Pia justifica que olhar para essa fase é começar “a preparar os jovens para os empregos atuais e para a sociedade em que viverão, o que os capacita a se tornarem cidadãos produtivos, que se sentem empoderados e que conseguem exercer seus direitos básicos” – ideia que, novamente, evidencia o elo entre escola e comunidade.
“Os princípios ou fatores que fundamentam (o que é o engajamento entre escola e comunidade) dizem que, juntos, eles se unem para formar cidadãos produtivos e ativos, contribuindo para a sociedade”, arremata Pia.
‘Saúde mental é área prioritária’
“É uma questão vital”, disse Pia, de forma imediata, ao ser questionada sobre como a saúde mental de crianças e adolescentes interfere nos resultados e no desenvolvimento da educação no Brasil e no mundo.

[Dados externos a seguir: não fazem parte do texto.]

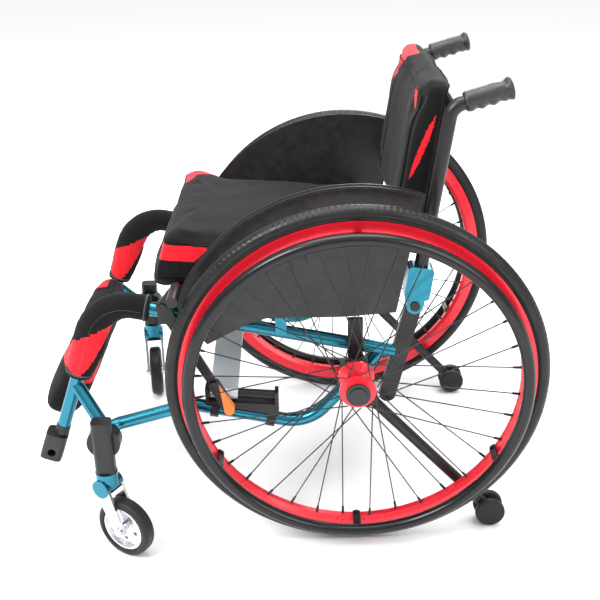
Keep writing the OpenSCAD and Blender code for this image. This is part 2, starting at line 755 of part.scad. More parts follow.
side(1) seat_rail();  // left_seat_rail
side(1) lower_rail();  // left_lower_rail
side(1) slide_bracket(bar_a_y);  // left_slide_bracket
side(1) caster_housing();  // left_caster_housing
side(1) axle_plate();  // left_axle_plate
side(1) axle_pin();  // left_axle_pin
side(1) back_bracket();  // left_back_bracket
side(1) sideguard();  // left_sideguard
side(1) brake_mount();  // left_brake_mount
side(1) brake_lever();  // left_brake_lever
side(1) sleeve();  // left_sleeve
side(1) foot_tube();  // left_foot_tube
side(1) foot_block();  // left_foot_block
side(1) caster_fork(left_swivel);  // left_caster_fork
side(1) caster_axle(left_swivel);  // left_caster_axle
side(1) caster_rim(left_swivel);  // left_caster_rim
side(1) caster_tyre(left_swivel);  // left_caster_tyre
side(1) tyre();  // left_tyre
side(1) rim();  // left_rim
side(1) spokes();  // left_spokes
side(1) hub();  // left_hub
side(1) handrim();  // left_handrim
side(1) back_post();  // left_back_post
side(1) push_grip();  // left_push_grip
side(1) antitip_arm();  // left_antitip_arm
side(1) antitip_wheel();  // left_antitip_wheel
side(-1) seat_rail();  // right_seat_rail
side(-1) lower_rail();  // right_lower_rail
side(-1) slide_bracket(bar_b_y);  // right_slide_bracket
side(-1) caster_housing();  // right_caster_housing
side(-1) axle_plate();  // right_axle_plate
side(-1) axle_pin();  // right_axle_pin
side(-1) back_bracket();  // right_back_bracket
side(-1) sideguard();  // right_sideguard
side(-1) brake_mount();  // right_brake_mount
side(-1) brake_lever();  // right_brake_lever
side(-1) sleeve();  // right_sleeve
side(-1) foot_tube();  // right_foot_tube
side(-1) foot_block();  // right_foot_block
side(-1) caster_fork(right_swivel);  // right_caster_fork
side(-1) caster_axle(right_swivel);  // right_caster_axle
side(-1) caster_rim(right_swivel);  // right_caster_rim
side(-1) caster_tyre(right_swivel);  // right_caster_tyre
side(-1) tyre();  // right_tyre
side(-1) rim();  // right_rim
side(-1) spokes();  // right_spokes
side(-1) hub();  // right_hub
side(-1) handrim();  // right_handrim
side(-1) back_post();  // right_back_post
side(-1) push_grip();  // right_push_grip
side(-1) antitip_arm();  // right_antitip_arm
side(-1) antitip_wheel();  // right_antitip_wheel
brace(1, bar_a_y);  // brace_a
brace(-1, bar_b_y);  // brace_b
brace_bolt();
seat_sling();
cushion();
back_pad();
back_pocket();
calf_pad();
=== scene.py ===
"""Looks of the manual wheelchair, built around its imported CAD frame.

Lengths in the piece tables are millimetres in the chair's own axes: the rear axle is at y = 0,
+x is the chair's left, -y its front, and z is height. P() turns them into metres in the row frame.
"""

import math

import bmesh
import bpy
import numpy as np
from mathutils import Matrix, Vector, noise


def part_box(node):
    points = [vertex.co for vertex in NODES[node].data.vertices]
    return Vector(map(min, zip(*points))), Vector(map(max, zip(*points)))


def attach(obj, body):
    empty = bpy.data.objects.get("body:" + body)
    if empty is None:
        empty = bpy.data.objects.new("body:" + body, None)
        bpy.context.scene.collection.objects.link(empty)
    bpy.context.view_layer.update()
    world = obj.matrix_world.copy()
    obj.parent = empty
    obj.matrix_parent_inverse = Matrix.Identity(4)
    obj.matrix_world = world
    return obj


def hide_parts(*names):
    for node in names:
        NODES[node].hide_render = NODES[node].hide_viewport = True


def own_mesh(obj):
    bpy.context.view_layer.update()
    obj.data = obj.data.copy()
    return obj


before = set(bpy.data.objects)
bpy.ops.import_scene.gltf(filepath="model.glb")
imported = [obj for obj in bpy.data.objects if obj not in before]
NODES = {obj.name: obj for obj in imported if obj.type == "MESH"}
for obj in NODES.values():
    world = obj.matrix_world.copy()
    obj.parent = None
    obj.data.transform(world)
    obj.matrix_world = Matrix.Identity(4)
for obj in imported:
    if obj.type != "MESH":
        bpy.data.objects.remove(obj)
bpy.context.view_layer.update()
SIDES = (("left", 1), ("right", -1))

hub_lo, hub_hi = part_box("left_hub")
CY = (hub_lo.y + hub_hi.y) / 2
AXLE_Z = (hub_lo.z + hub_hi.z) / 2
MM = 0.001

# ---------------------------------------------------------------- places


def P(x, y, z):
    """A point of the chair, in millimetres, as metres in the row frame."""
    return Vector((x * MM, y * MM + CY, z * MM))


def place(x, y, z, tilt):
    """A frame at that point whose axes lean back by tilt degrees."""
    return Matrix.Translation(P(x, y, z)) @ Matrix.Rotation(math.radians(-tilt), 4, "X")


FRAME_X = 203
SEAT = place(0, 0, 394, 5)
BACK = place(0, 94, 404, 8.5)
FRONT = place(0, -487.085, 193.56, 20)

# ---------------------------------------------------------------- camera

PITCH, YAW, ROLL = (math.radians(a) for a in (24.077, 0.395, -1.295))
forward = Vector((-math.cos(PITCH) * math.cos(YAW), -math.cos(PITCH) * math.sin(YAW), -math.sin(PITCH)))
flat_right = forward.cross(Vector((0, 0, 1))).normalized()
flat_up = flat_right.cross(forward)
right = flat_right * math.cos(ROLL) + flat_up * math.sin(ROLL)
up = flat_up * math.cos(ROLL) - flat_right * math.sin(ROLL)
camera_data = bpy.data.cameras.new("camera")
camera_data.sensor_width = 36
camera_data.lens = 58.85
camera = bpy.data.objects.new("camera", camera_data)
bpy.context.scene.collection.objects.link(camera)
camera.matrix_world = Matrix.Translation(P(1622.4, -77.1, 1046.3)) @ Matrix(
    (right, up, -forward)
).transposed().to_4x4()
bpy.context.scene.camera = camera

# ---------------------------------------------------------------- materials


class Shader:
    """A Principled material with small helpers for its node tree."""

    def __init__(self, name, color, rough, metal=0.0, **sockets):
        self.mat = bpy.data.materials.new(name)
        self.mat.use_nodes = True
        self.mat.diffuse_color = (*color, 1)
        self.tree = self.mat.node_tree
        self.bsdf = self.tree.nodes["Principled BSDF"]
        self.color = color
        self.put(self.bsdf, "Base Color", (*color, 1))
        self.put(self.bsdf, "Roughness", rough)
        self.put(self.bsdf, "Metallic", metal)
        for key, value in sockets.items():
            self.put(self.bsdf, key.replace("_", " "), value)
        self.coords = self.node("ShaderNodeTexCoord").outputs["Object"]
        self.height = None

    def node(self, kind, **values):
        n = self.tree.nodes.new(kind)
        for key, value in values.items():
            if hasattr(n, key):
                setattr(n, key, value)
            else:
                self.put(n, key.replace("_", " "), value)
        return n

    def put(self, n, socket, value):
        if isinstance(value, bpy.types.NodeSocket):
            self.tree.links.new(value, n.inputs[socket])
        else:
            n.inputs[socket].default_value = value

    def noise(self, scale, detail=3.0, stretch=(1, 1, 1), rough=0.55):
        m = self.node("ShaderNodeMapping", Vector=self.coords, Scale=stretch)
        return self.node(
            "ShaderNodeTexNoise", Vector=m.outputs[0], Scale=scale, Detail=detail, Roughness=rough
        ).outputs["Fac"]

    def cells(self, scale):
        """A regular grid of cells, for a weave."""
        n = self.node("ShaderNodeTexVoronoi", Vector=self.coords, feature="F1", Scale=scale)
        n.inputs["Randomness"].default_value = 0.0
        return n.outputs["Distance"]

    def math(self, op, a, b=0.0):
        n = self.node("ShaderNodeMath", operation=op)
        self.put(n, 0, a)
        self.put(n, 1, b)
        return n.outputs[0]

    def spread(self, value, low, high, start=0.35, end=0.65):
        return self.node(
            "ShaderNodeMapRange", Value=value, From_Min=start, From_Max=end, To_Min=low, To_Max=high
        ).outputs[0]

    def tint(self, value, low, high, start=0.35, end=0.65):
        """Colour between two shades of the base colour, by value."""
        n = self.node("ShaderNodeMix", data_type="RGBA")
        self.put(n, 0, self.spread(value, 0.0, 1.0, start, end))
        n.inputs[6].default_value = (*[min(1, c * low) for c in self.color], 1)
        n.inputs[7].default_value = (*[min(1, c * high) for c in self.color], 1)
        self.put(self.bsdf, "Base Color", n.outputs[2])

    def bump(self, height, distance, strength=1.0):
        b = self.node("ShaderNodeBump", Height=height, Distance=distance, Strength=strength)
        if self.height is not None:
            self.put(b, "Normal", self.height)
        self.height = b.outputs[0]
        self.put(self.bsdf, "Normal", self.height)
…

Ela opina que essa “é uma área que não recebeu a atenção que deveria, mas, por causa da Covid, veio à tona”. Assim, “houve um reconhecimento de que os jovens realmente precisam de apoio para se sentirem bem e poderem participar de seu aprendizado”.
“Precisamos olhar para a situação de aprendizado das crianças dentro do contexto mais amplo do seu bem-estar. E acho que, neste momento, estamos desenvolvendo diferentes modelos ao redor do mundo; para o Unicef, essa é uma área prioritária”, destacou.
dos países monitorados pelo Unicef em estudo recente não conseguem oferecer serviços psicossociais aos estudantes.
A falta de estrutura para lidar com transtornos de ansiedade e depressão, por exemplo, agravados pela pandemia de Covid-19, é multifatorial, como analisa Pia, e aparece desde a falta de profissionais suficientes para prestar a assistência especializada.
A diretora global de Educação e Desenvolvimento de Adolescentes do Unicef aponta que escolas ao redor do mundo têm buscado alternativas inovadoras: desde chatbots até a criação de grupos de apoio entre alunos.
"Esses grupos reúnem jovens e permitem que eles comecem a falar sobre qual é o problema mais desafiador: é depressão? É ansiedade? E, como grupo, como podem se apoiar mutuamente. O apoio entre pares também é uma abordagem muito importante a ser adotada."
As medidas, aliás, devem começar desde a primeira infância. “Porque a biologia do desenvolvimento do cérebro nessas primeiras fases e como isso contribui para a trajetória da saúde mental é fascinante.”